Como é sua relação com a tecnologia? Você escreve seus primeiros rascunhos à mão ou no computador?
Minha relação com a forma de escrever foi mudando ao longo do tempo. Inicialmente só conseguia escrever com grafite e andava com um bloco de notas no bolso, ia rascunhando ideias para poemas e depois trabalhando nelas. Fazia isso em todos os lugares e, muitas vezes, entrava em pânico quando não tinha mais papel ou lápis. Fui aprendendo a lidar com isso e com o celular. Hoje eu já consigo ser mais relaxado na forma de tomar notas, para não perder tempo, ou pensamento, envio áudios para mim mesmo, depois só transcrevo. Mas uma coisa é certa, nunca consigo escrever direto no computador, a tela em branco me inibe.
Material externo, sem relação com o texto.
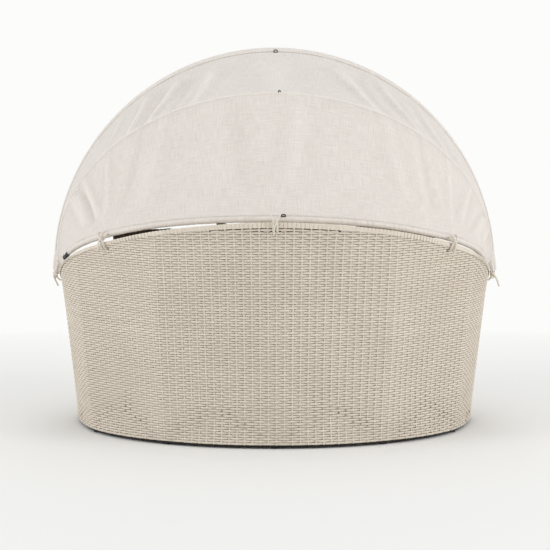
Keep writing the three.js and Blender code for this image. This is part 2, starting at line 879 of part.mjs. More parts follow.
function hood() {
  pocket("front_hoop_pocket", frontHoopRadius, frontHoopAngle);
  pocket("hem_pocket", hemHoopRadius, hemHoopAngle);
  const front = hoodPanel({
    radius: frontHoopRadius,
    angle: frontHoopAngle,
    towards: 1,
    sag: frontPanelSag,
    foldDepth: frontFoldDepth,
    foldCount: frontFoldCount,
  });
  addPiece("hood_front_panel", front, "hoodCloth");
  const rear = hoodPanel({
    radius: hemHoopRadius,
    angle: hemHoopAngle,
    towards: -1,
    sag: rearPanelSag,
    foldDepth: rearFoldDepth,
    foldCount: rearFoldCount,
  });
  addPiece("hood_rear_panel", rear, "hoodCloth");
}

// Small upright rings on the centre line of the hood, each standing on the cloth
function smallRing(name, radius, angle, wayRound, lift) {
  const half = ringSize / 2;
  const outer = [
    [-half, 0],
    [half, 0],
    [half, half],
    [half / 2, ringSize],
    [-half / 2, ringSize],
    [-half, half],
  ];
  const inner = insetLine(outer, ringBar, true);
  const ring = new THREE.ExtrudeGeometry(shapeOf(outer, inner), { depth: ringBar, bevelEnabled: false });
  ring.translate(0, 0, -ringBar / 2);
  ring.rotateX(degrees(angle + wayRound));
  const foot = nearHoop(radius, angle, Math.PI / 2, lift, wayRound);
  ring.translate(foot.x, foot.y, foot.z);
  addPiece(name, ring, "plastic");
}

// Ties: each is sewn to the hem pocket, knotted outside the rim and threaded through the weave

// The outer face of the rear wall in one direction from the middle, at a drop below the rim
function wallSpot(rimAngle, drop) {
  const angle = degrees(rimAngle);
  const facet = Math.min(Math.floor(angle / cornerAngle), halfCorners - 1);
  const line = wallLine((radius) => wallPlan(radius, armReach), 0, alongRim(drop));
  const from = line[facet + 1];
  const to = line[facet + 2];
  const direction = new THREE.Vector3(Math.cos(angle), Math.sin(angle), 0);
  const edge = new THREE.Vector3().subVectors(to, from);
  const share = (from.y * direction.x - from.x * direction.y) / (edge.x * direction.y - edge.y * direction.x);
  return new THREE.Vector3().addVectors(from, edge.multiplyScalar(share));
}

function tieSpot(tie) {
  const angle = degrees(tie.rimAngle);
  const outward = new THREE.Vector3(Math.cos(angle), Math.sin(angle), 0);
  const sideways = new THREE.Vector3(-outward.y, outward.x, 0);
  const edge = wallSpot(tie.rimAngle, 0);
  const hole = wallSpot(tie.rimAngle, tieHoleDrop);
  const knot = edge.clone().addScaledVector(outward, knotRadius + tie.out + seatedGap);
  knot.z -= tie.drop;
  const holes = [-1, 1].map((side) => hole.clone().addScaledVector(sideways, (side * tieHoleSpacing) / 2));
  return { outward, sideways, knot, holes };
}

function cordAlong(points, steps) {
  const curve = new THREE.CatmullRomCurve3(points, false, "centripetal");
  return new THREE.ExtrudeGeometry(shapeOf(polygon(tieDiameter / 2, tieSides)), {
    steps,
    extrudePath: curve,
    bevelEnabled: false,
  });
}

function tie(entry) {
  const { outward, sideways, knot, holes } = tieSpot(entry);
  const along = degrees(entry.hemAngle);
  const sewn = (distance, wayRound) => nearHoop(hemHoopRadius, hemHoopAngle, along, distance, wayRound);
  const start = sewn(pocketOuterRadius + seatedGap, -hemHoopAngle);
  const after = sewn(pocketOuterRadius + tieDiameter, -hemHoopAngle);
  const overRim = wallSpot(entry.rimAngle, -tieDiameter);
  const strand = cordAlong([start, after, overRim, knot], strandSteps);
  const behind = weaveThickness + tieDiameter / 2 + seatedGap;
  const inside = (point) => point.clone().addScaledVector(outward, -behind);
  const outside = (point) => point.clone().addScaledVector(outward, tieDiameter);
  const [a, b] = holes;
  const stitch = cordAlong([knot, outside(a), inside(a), inside(b), outside(b), knot], stitchSteps);
  const end = knot.clone().addScaledVector(sideways, entry.leanShare * tieTail);
  end.z -= tieTail;
  const bend = new THREE.Vector3().lerpVectors(knot, end, tieBendShare).addScaledVector(outward, tieDiameter);
  const tail = cordAlong([knot, bend, end], tailSteps);
  const lump = new THREE.SphereGeometry(knotRadius, knotSegments, knotSegments / 2 + 1);
  lump.translate(knot.x, knot.y, knot.z);
  addPiece(entry.name, join([lump, strand, stitch, tail]), "cord");
}

// Cushions: a crowned top, rounded edges, and sides drawn in between the corners

function drawnOutline(corners, drawIn) {
  const points = [];
  corners.forEach(([ax, ay], i) => {
    const [bx, by] = corners[(i + 1) % corners.length];
    const length = Math.hypot(bx - ax, by - ay);
    for (let step = 0; step < cushionSideSteps; step += 1) {
      const share = step / cushionSideSteps;
      const pull = drawIn * Math.sin(Math.PI * share);
      points.push([
        ax + (bx - ax) * share - ((by - ay) / length) * pull,
        ay + (by - ay) * share + ((bx - ax) / length) * pull,
      ]);
    }
  });
  return points;
}

function seatCushion(name, corners) {
  const outline = drawnOutline(corners, cushionDrawIn);
  const middle = middleOf(outline.map(([x, y]) => new THREE.Vector3(x, y, 0)));
  const foot = seatHeight + seatedGap;
  const thickness = seatCushionThickness;
  const crown = seatCushionCrown;
  const ring = (inset, z, towardsMiddle = 0) => outline.map(([x, y]) => {
    const distance = Math.hypot(x - middle.x, y - middle.y);
    const share = 1 - (inset / distance) - towardsMiddle;
    return new THREE.Vector3(middle.x + (x - middle.x) * share, middle.y + (y - middle.y) * share, foot + z);
  });
  const round = cushionEdgeRadius;
  const edge = cushionEdgeShares.map(({ inset, rise }) => [inset * round, rise * round]);
  const rings = [
    ...edge.map(([inset, rise]) => ring(inset, rise)),
    ...edge.reverse().map(([inset, rise]) => ring(inset, thickness - rise)),
    ring(crownShares.shoulderInset * round, thickness + crown * crownShares.shoulderRise),
    ring(0, thickness + crown * crownShares.middleRise, crownShares.middleInset),
  ];
  const low = new THREE.Vector3(middle.x, middle.y, foot);
  const high = new THREE.Vector3(middle.x, middle.y, foot + thickness + crown);
  addPiece(name, ringBody(rings, low, high), "cushionCloth");
}

// A pillow is fat in the middle, thin at the edge, and its sides are drawn in between the corners
function pillow({ name, turn, lift }) {
  const face = (side) => {
    const grid = [];
    for (let row = 0; row <= pillowSteps; row += 1) {
      const line = [];
      for (let column = 0; column <= pillowSteps; column += 1) {
        const u = (2 * column) / pillowSteps - 1;
        const v = (2 * row) / pillowSteps - 1;
        const fat = ((1 - u ** pillowEdgePower) * (1 - v ** pillowEdgePower)) ** pillowFatPower;
        const half = pillowEdge / 2 + (pillowThickness / 2 - pillowEdge / 2) * fat;
        line.push(new THREE.Vector3(
          u * (pillowWidth / 2 - pillowDrawIn * (1 - v * v)),
          side * half,
          v * (pillowHeight / 2 - pillowDrawIn * (1 - u * u)),
        ));
      }
      grid.push(line);
    }
    return grid;
  };
  const body = sheetBetween(face(1), face(-1));
  body.rotateX(-degrees(pillowLean));
  const mesh = addPiece(name, body, "pillowCloth");
  mesh.rotation.z = degrees(turn);
  const seat = seatHeight + seatCushionThickness + lift;
  const rise = (pillowHeight / 2) * Math.cos(degrees(pillowLean));
  const away = degrees(turn);
  mesh.position.set(-pillowDistance * Math.sin(away), pillowDistance * Math.cos(away), seat + rise);
}

function softPieces() {
  seatCushion("rear_seat_cushion", rearOutline(wallDepth + softGap, 0, seatHeight));
  seatCushion("front_seat_cushion", frontOutline(softGap / 2, seatHeight));
  pillows.forEach(pillow);
}

rearFrame();
rearSkins();
frontHalf();
glides();
hoop("front_hoop", frontHoopRadius, frontHoopAngle);
hoop("middle_hoop", middleHoopRadius, middleHoopAngle);
hoop("hem_hoop", hemHoopRadius, hemHoopAngle);
hinges();
hood();
ties.forEach(tie);
const onPocket = pocketOuterRadius + seatedGap;
const onRidge = tubeRadius + ridgeRise + clothThickness + seatedGap;
smallRing("ring_front", frontHoopRadius, frontHoopAngle, frontRingTurn, onPocket);
smallRing("ring_ridge", middleHoopRadius, middleHoopAngle, 0, onRidge);
smallRing("ring_hem", hemHoopRadius, hemHoopAngle, hemRingTurn, onPocket);
softPieces();

export default daybed;
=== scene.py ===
"""Looks of the round outdoor daybed: a woven tub in two halves, a folding cloth hood, cushions and pillows.

Lengths are metres in the frame of the CAD model: +Z is up, the back of the tub is at +Y, and the hoops
of the hood swing about a line along X above the arms.
"""

import logging  # noqa: E402
import math  # noqa: E402
from dataclasses import dataclass, field  # noqa: E402
from enum import Enum  # noqa: E402
from typing import Callable, Sequence  # noqa: E402

import bmesh  # noqa: E402
import bpy  # noqa: E402
import numpy as np  # noqa: E402
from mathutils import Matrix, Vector  # noqa: E402


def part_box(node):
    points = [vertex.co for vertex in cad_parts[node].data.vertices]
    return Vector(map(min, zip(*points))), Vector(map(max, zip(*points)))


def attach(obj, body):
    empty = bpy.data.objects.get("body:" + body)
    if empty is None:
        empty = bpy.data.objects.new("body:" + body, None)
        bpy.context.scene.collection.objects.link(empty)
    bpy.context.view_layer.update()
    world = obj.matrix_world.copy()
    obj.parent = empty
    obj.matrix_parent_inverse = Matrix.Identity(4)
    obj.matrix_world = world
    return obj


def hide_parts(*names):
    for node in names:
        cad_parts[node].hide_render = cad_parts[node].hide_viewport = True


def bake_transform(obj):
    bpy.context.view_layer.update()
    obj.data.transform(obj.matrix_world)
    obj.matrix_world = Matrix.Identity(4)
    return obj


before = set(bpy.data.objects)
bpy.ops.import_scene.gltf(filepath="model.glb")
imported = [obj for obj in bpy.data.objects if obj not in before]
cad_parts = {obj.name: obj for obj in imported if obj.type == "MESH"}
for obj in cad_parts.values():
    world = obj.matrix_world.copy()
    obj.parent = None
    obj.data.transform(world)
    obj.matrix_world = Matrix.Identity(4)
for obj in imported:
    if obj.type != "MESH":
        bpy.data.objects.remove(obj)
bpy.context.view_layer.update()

log = logging.getLogger("daybed")
logging.basicConfig(level=logging.INFO, format="%(message)s")

Colour = tuple[float, float, float]
Faces = list[tuple[int, ...]]
Line = dict[str, np.ndarray]
Piece = bpy.types.Object
Socket = bpy.types.NodeSocket
UP = np.array([0, 0, 1.0])


class Body(str, Enum):
    """The moving bodies of the CAD model."""

    REAR = "rear_half"
    MIDDLE_HOOP = "middle_hoop"
    FRONT_HOOP = "front_hoop"
    FRONT = "front_half"
    REAR_CUSHION = "rear_cushion"
    FRONT_CUSHION = "front_cushion"
    LEFT_PILLOW = "left_pillow"
    MIDDLE_PILLOW = "middle_pillow"
    RIGHT_PILLOW = "right_pillow"


class Slot(str, Enum):
    """The material slots of the record."""

    WICKER = "wicker"
    PAINT = "dark_paint"
    BOARD = "board"
    PLASTIC = "plastic"
    STEEL = "steel"
    HOOD = "hood_cloth"
    CORD = "cord"
    CUSHION = "cushion_cloth"
    PILLOW = "pillow_cloth"


# Plain geometry


def unit(vectors: np.ndarray) -> np.ndarray:
    """Vectors of length one, in an array whose last axis holds x, y and z."""
    return vectors / np.maximum(np.linalg.norm(vectors, axis=-1, keepdims=True), 1e-12)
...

De onde vêm suas ideias? Há um conjunto de hábitos que você cultiva para se manter criativo?
Meu processo criativo parte principalmente da minha observação e escuta. Gosto de ouvir as pessoas falarem, gosto de ouvir as conversas alheias e isso dá uma infinidade de material para trabalhar. As pessoas são uma fonte inesgotável de surpresas e observar isso me deixa fascinado. Gosto de estar nas ruas e ouvir o outro, ver sem ser visto, gosto de perceber o que incomoda, o que faz falta e vou completando as histórias e lacunas, criando vidas paralelas e transformando tudo em poesia. A música também é uma fonte onde cultivo muitas ideias, atualmente estou me dedicando ao aprendizado das grandes óperas. As personagens femininas são quase sempre trágicas, amam sem reservas e incondicionalmente e embalam geralmente amores não realizados, impossíveis e isso está muito presente na minha escrita. Por esse motivo tenho uma identificação quase simbiótica com esse gênero musical. Também os filmes clássicos me motivam a escrever, o cinema noiré lindo para deixar as ideias fluírem.
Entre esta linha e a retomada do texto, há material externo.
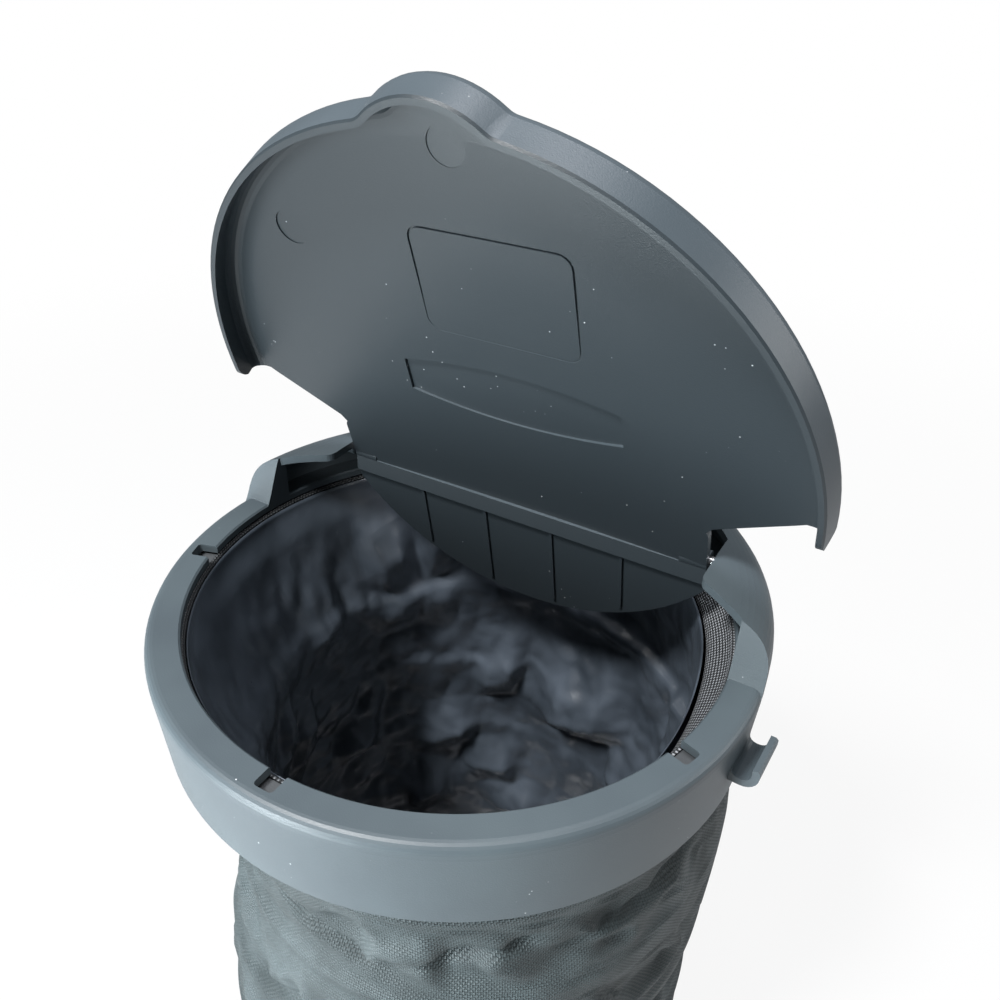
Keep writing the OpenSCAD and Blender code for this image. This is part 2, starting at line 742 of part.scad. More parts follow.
module base_shell() {
    color(shell_colour)
        difference() {
            rotate_extrude()
                polygon(concat([[0, 0], [base_r - 3, 0]],
                    arc([base_r - 3, 3], 3, -90, 0, 5),
                    [[base_r, shoulder_h - 1], [base_r - 1, shoulder_h], [base_rim_r, shoulder_h],
                     [base_rim_r, base_h - 0.8], [base_rim_r - 0.8, base_h], [base_in_r, base_h],
                     [base_in_r, base_wall], [0, base_wall]]));
            base_screw_holes(screw_r + screw_gap, -cut, base_wall + cut);
            base_screw_holes(screw_head_r + screw_gap, -cut, screw_head_h);
        }
}

module base_screw_holes(r, low, high) {
    for (i = [0:base_screws_n - 1])
        rotate([0, 0, (i + 0.5) * 360 / base_screws_n])
            translate([board_screw_r, 0, low]) cylinder(r = r, h = high - low);
}

module base_board() {
    foot_r = 4;
    color("dimgray")
        difference() {
            union() {
                translate([0, 0, board_z]) cylinder(r = board_r, h = board_t);
                for (i = [0:base_screws_n - 1])
                    rotate([0, 0, (i + 0.5) * 360 / base_screws_n])
                        translate([board_screw_r, 0, base_wall])
                            cylinder(r = foot_r, h = board_z - base_wall + 0.5);
            }
            base_screw_holes(screw_r, base_wall - cut, board_top - 0.4);
        }
}

module base_screws() {
    color("dimgray")
        for (i = [0:base_screws_n - 1])
            rotate([0, 0, (i + 0.5) * 360 / base_screws_n])
                translate([board_screw_r, 0, screw_head_h])
                    intersection() {
                        screw();
                        translate([0, 0, -screw_head_h]) cylinder(r = screw_head_r, h = board_top - 0.8);
                    }
}

top_ring();
lid();
hinge_pin_left();
hinge_pin_right();
clamp_ring();
clamp_screws();
hem_tape();
outer_cloth();
wire_casing();
spring_wire();
wire_tips();
lining();
base_shell();
base_board();
base_screws();
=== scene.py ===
# %% [markdown]
# # A collapsible car bin, dressed for its picture
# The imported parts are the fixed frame: the moulded ring, the lid, the base and
# their small metal. This script gives them their finishes and makes again what
# is soft: the cloth wall, the spiral wire inside it, the mesh tape under the
# ring and the film lining. Lengths are metres, and MM turns millimetres to them.

import math

import bmesh
import bpy
from mathutils import Matrix, Vector, noise


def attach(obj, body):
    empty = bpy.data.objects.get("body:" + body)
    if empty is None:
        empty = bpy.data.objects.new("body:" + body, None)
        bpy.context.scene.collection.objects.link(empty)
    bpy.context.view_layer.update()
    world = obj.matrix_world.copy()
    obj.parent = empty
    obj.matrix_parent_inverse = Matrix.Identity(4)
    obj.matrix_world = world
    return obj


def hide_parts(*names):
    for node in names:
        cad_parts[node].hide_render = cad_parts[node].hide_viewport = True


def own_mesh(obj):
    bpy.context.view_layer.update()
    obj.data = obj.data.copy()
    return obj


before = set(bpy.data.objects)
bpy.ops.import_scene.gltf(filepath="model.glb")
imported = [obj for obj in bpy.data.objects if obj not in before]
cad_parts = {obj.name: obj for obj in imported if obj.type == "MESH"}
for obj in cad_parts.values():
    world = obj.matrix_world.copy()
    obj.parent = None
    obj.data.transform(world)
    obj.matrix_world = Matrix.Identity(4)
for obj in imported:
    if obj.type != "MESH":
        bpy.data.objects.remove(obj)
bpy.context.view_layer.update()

# %% [markdown]
# ## The camera
# It stands in front of the bin, to the right and a little above the lid, at
# arm's length. A short lens from so near makes the mouth a strong ellipse.
# The view could be aimed with a constraint. It is written as three directions
# instead, which is exact and keeps the slight roll of a hand-held camera.

# %% Camera
MM = 0.001
deck_height = 200 * MM


def stand(name, data):
    """An object that holds the data, put in the scene."""
    made = bpy.data.objects.new(name, data)
    bpy.context.scene.collection.objects.link(made)
    return made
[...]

O que você acha que mudou no seu processo de escrita ao longo dos anos? O que você diria a si mesmo se pudesse voltar à escrita de seus primeiros textos?
Mudou tudo, muitas vezes nem eu mesmo reconheço o que escrevi em meu primeiro livro, nem gosto de voltar a ele. Sou o que escrevi no último texto, hoje pela manhã, pois acredito que somos o resultado de toda a influência que sofremos ao longo da vida, e esse é um processo cumulativo. Sou um pouco do filme que assisti, do livro que me deixou sem fôlego (aquele que depois da leitura abraço, para me sentir pertencendo àquele mundo), das músicas que ouço, e isso fica muito transparente no que escrevo, porque sou muito mais eu hoje do que fui há 10 anos passados. Quando eu olho para meu trabalho anterior eu sempre penso igual ao poema da Nydia Bonetti (compartilhado numa rede social): “Uma parte de mim deseja silêncio. //A outra nasceu muda. //Uma ínfima parte escreve poemas – e se arrepende.”
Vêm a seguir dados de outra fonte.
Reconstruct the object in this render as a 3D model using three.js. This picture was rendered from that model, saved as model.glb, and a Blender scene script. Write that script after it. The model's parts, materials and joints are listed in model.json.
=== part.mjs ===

Que projeto você gostaria de fazer, mas ainda não começou? Que livro você gostaria de ler e ele ainda não existe?
Gostaria de, quem sabe, ter mais poemas sendo musicados, um cd inteiro gravado com meus poemas, isso seria um projeto que muito me alegraria, ter minha poesia transformada em música. Esse sim seria um livro/cd que adoraria ter em meu currículo. Leitura e música sempre estiveram presentes em minha vida, sou leitor compulsivo, mas não sei qual o livro que ainda não foi escrito que gostaria de ler. Ainda tem tantos que não li, seriam necessárias mais vidas sobressalentes para ler/assistir/ouvir tudo que tenho vontade. E ainda permanecer curioso.